Please output the lines shown below exactly as they appear.
-- Begin --
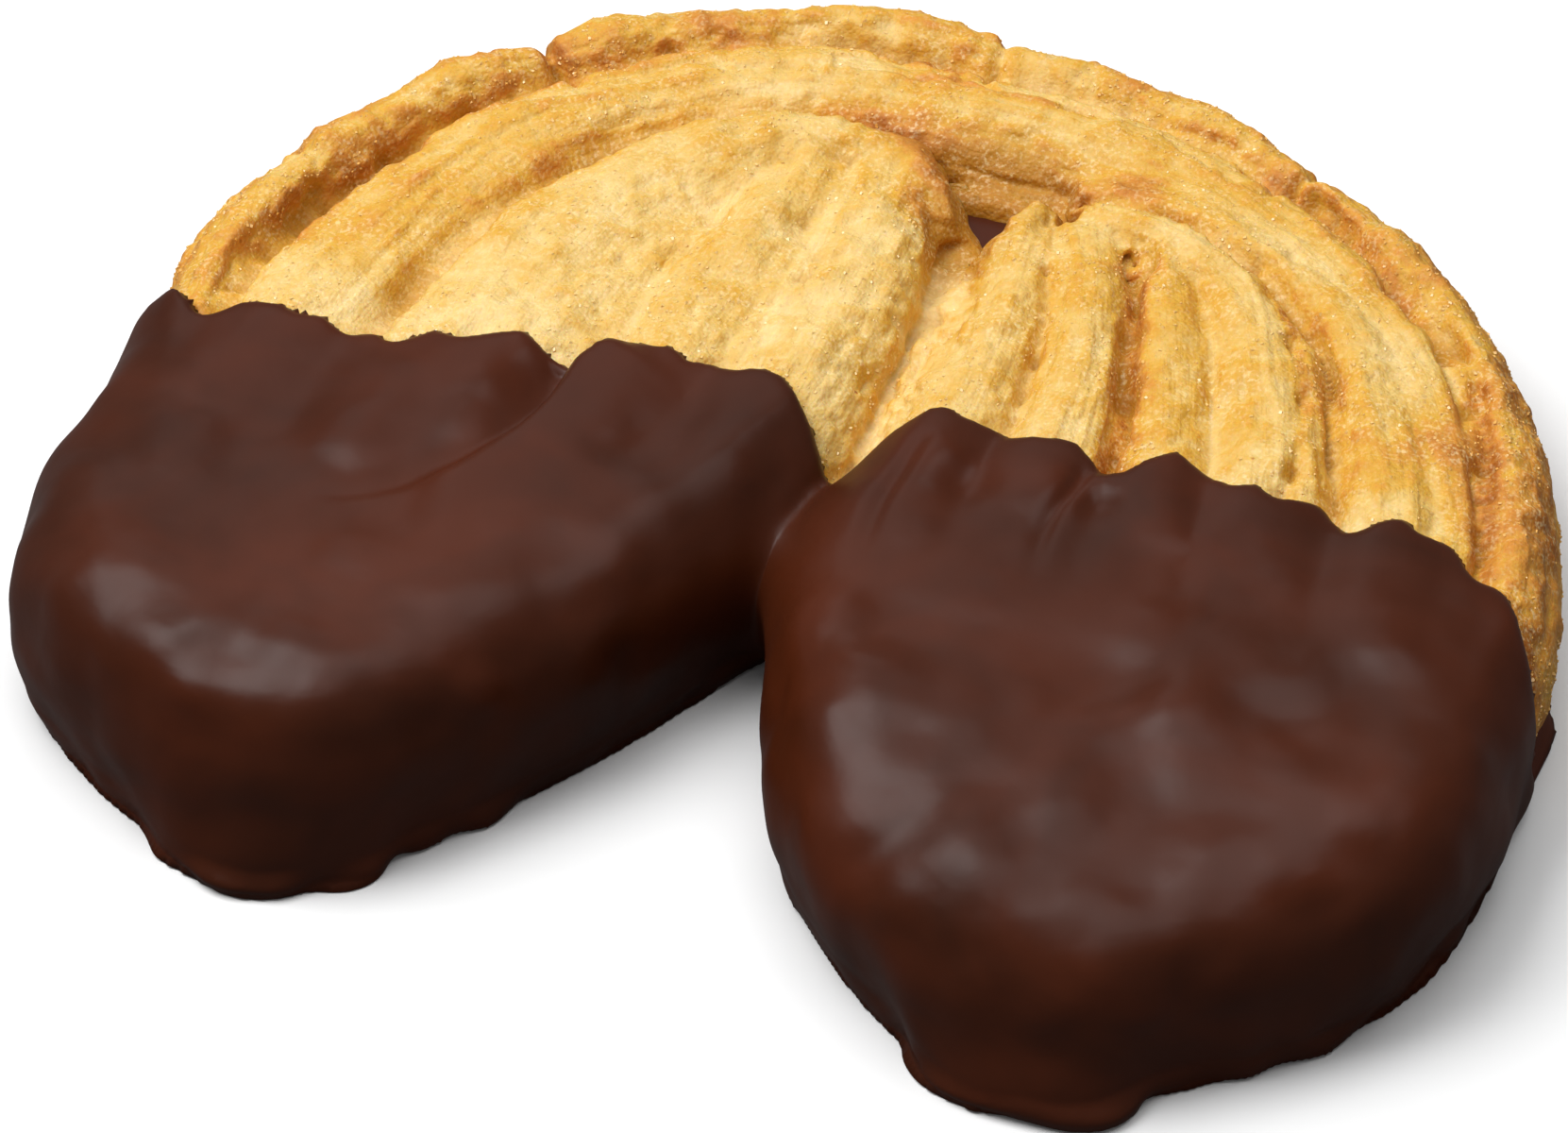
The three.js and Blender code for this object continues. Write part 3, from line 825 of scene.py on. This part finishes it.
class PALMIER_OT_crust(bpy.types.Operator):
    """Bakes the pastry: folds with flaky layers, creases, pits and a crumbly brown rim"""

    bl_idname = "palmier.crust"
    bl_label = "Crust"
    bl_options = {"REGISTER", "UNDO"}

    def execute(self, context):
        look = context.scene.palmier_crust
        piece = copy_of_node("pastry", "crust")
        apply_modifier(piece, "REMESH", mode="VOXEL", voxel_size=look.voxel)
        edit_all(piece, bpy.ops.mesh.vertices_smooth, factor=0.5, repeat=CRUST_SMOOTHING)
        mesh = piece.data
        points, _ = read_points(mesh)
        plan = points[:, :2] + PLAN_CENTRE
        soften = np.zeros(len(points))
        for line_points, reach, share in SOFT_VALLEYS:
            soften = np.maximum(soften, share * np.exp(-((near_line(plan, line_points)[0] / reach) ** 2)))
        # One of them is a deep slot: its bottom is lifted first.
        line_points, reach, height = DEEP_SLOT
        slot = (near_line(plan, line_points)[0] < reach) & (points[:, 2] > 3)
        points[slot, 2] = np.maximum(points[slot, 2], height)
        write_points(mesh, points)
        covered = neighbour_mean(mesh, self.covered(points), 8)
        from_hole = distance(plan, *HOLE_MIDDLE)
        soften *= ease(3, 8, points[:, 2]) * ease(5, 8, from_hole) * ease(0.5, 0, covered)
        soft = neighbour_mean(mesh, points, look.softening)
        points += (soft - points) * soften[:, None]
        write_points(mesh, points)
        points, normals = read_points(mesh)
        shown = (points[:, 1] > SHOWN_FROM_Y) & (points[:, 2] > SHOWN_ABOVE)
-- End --
Task answer:
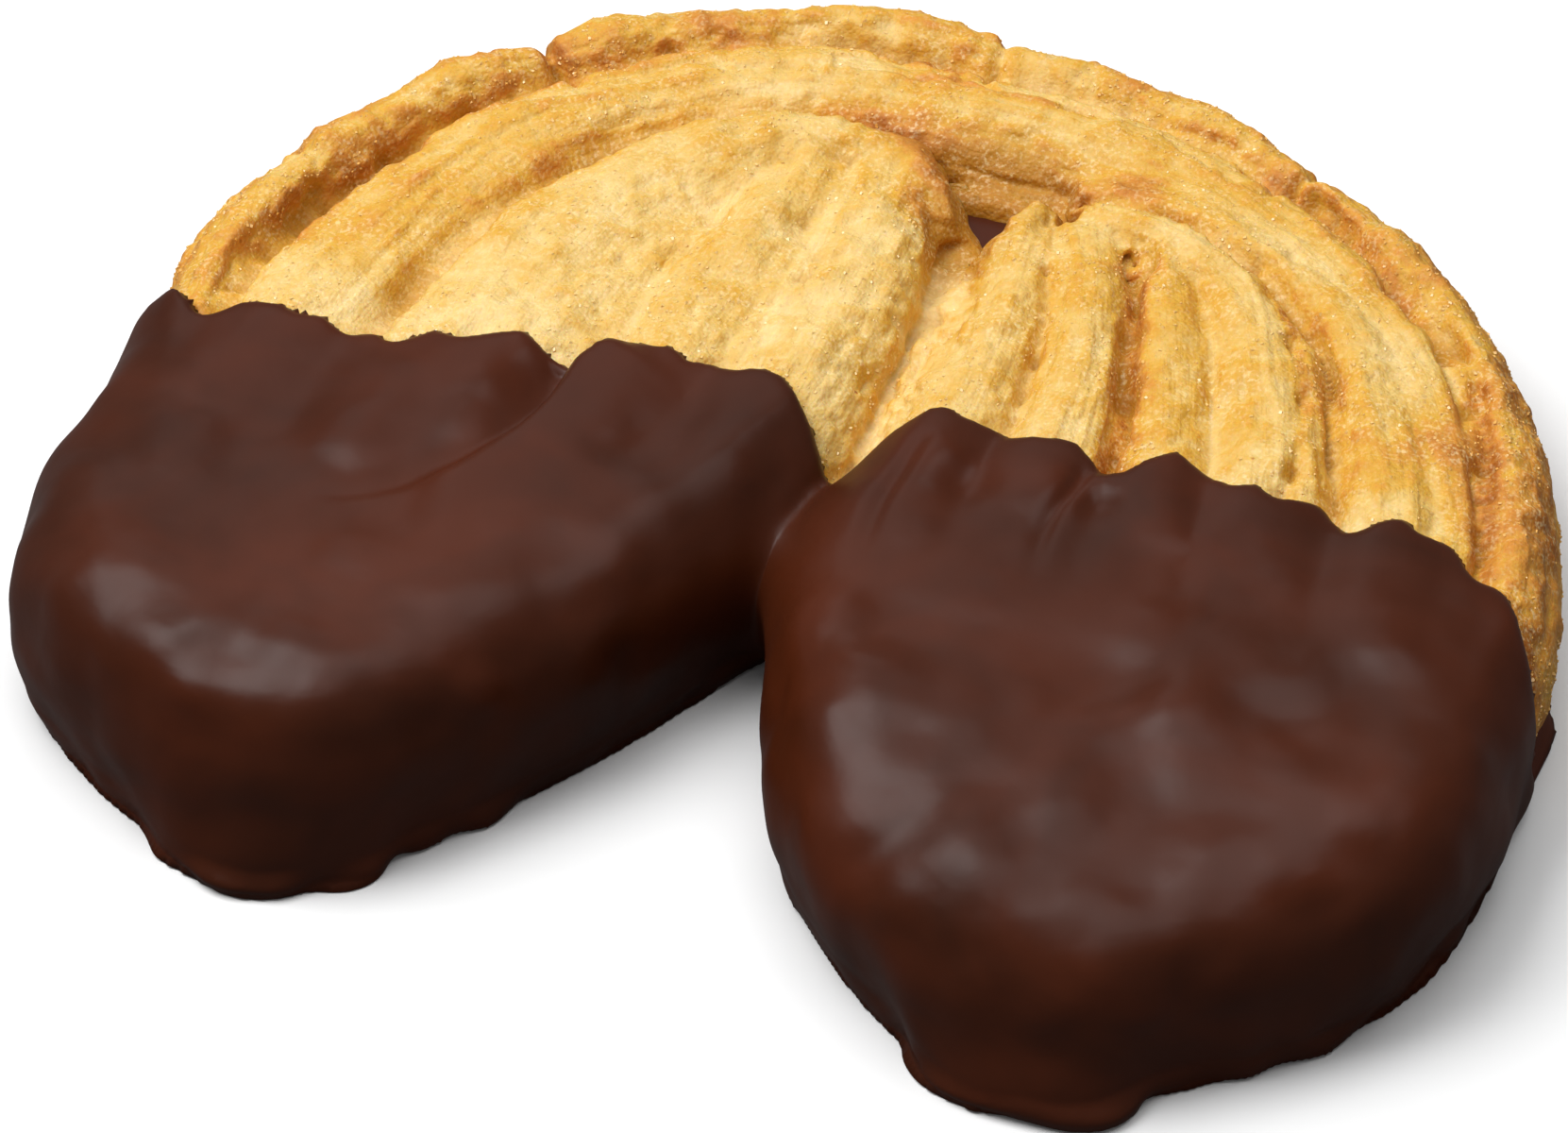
The three.js and Blender code for this object continues. Write part 3, from line 825 of scene.py on. This part finishes it.
class PALMIER_OT_crust(bpy.types.Operator):
    """Bakes the pastry: folds with flaky layers, creases, pits and a crumbly brown rim"""

    bl_idname = "palmier.crust"
    bl_label = "Crust"
    bl_options = {"REGISTER", "UNDO"}

    def execute(self, context):
        look = context.scene.palmier_crust
        piece = copy_of_node("pastry", "crust")
        apply_modifier(piece, "REMESH", mode="VOXEL", voxel_size=look.voxel)
        edit_all(piece, bpy.ops.mesh.vertices_smooth, factor=0.5, repeat=CRUST_SMOOTHING)
        mesh = piece.data
        points, _ = read_points(mesh)
        plan = points[:, :2] + PLAN_CENTRE
        soften = np.zeros(len(points))
        for line_points, reach, share in SOFT_VALLEYS:
            soften = np.maximum(soften, share * np.exp(-((near_line(plan, line_points)[0] / reach) ** 2)))
        # One of them is a deep slot: its bottom is lifted first.
        line_points, reach, height = DEEP_SLOT
        slot = (near_line(plan, line_points)[0] < reach) & (points[:, 2] > 3)
        points[slot, 2] = np.maximum(points[slot, 2], height)
        write_points(mesh, points)
        covered = neighbour_mean(mesh, self.covered(points), 8)
        from_hole = distance(plan, *HOLE_MIDDLE)
        soften *= ease(3, 8, points[:, 2]) * ease(5, 8, from_hole) * ease(0.5, 0, covered)
        soft = neighbour_mean(mesh, points, look.softening)
        points += (soft - points) * soften[:, None]
        write_points(mesh, points)
        points, normals = read_points(mesh)
        shown = (points[:, 1] > SHOWN_FROM_Y) & (points[:, 2] > SHOWN_ABOVE)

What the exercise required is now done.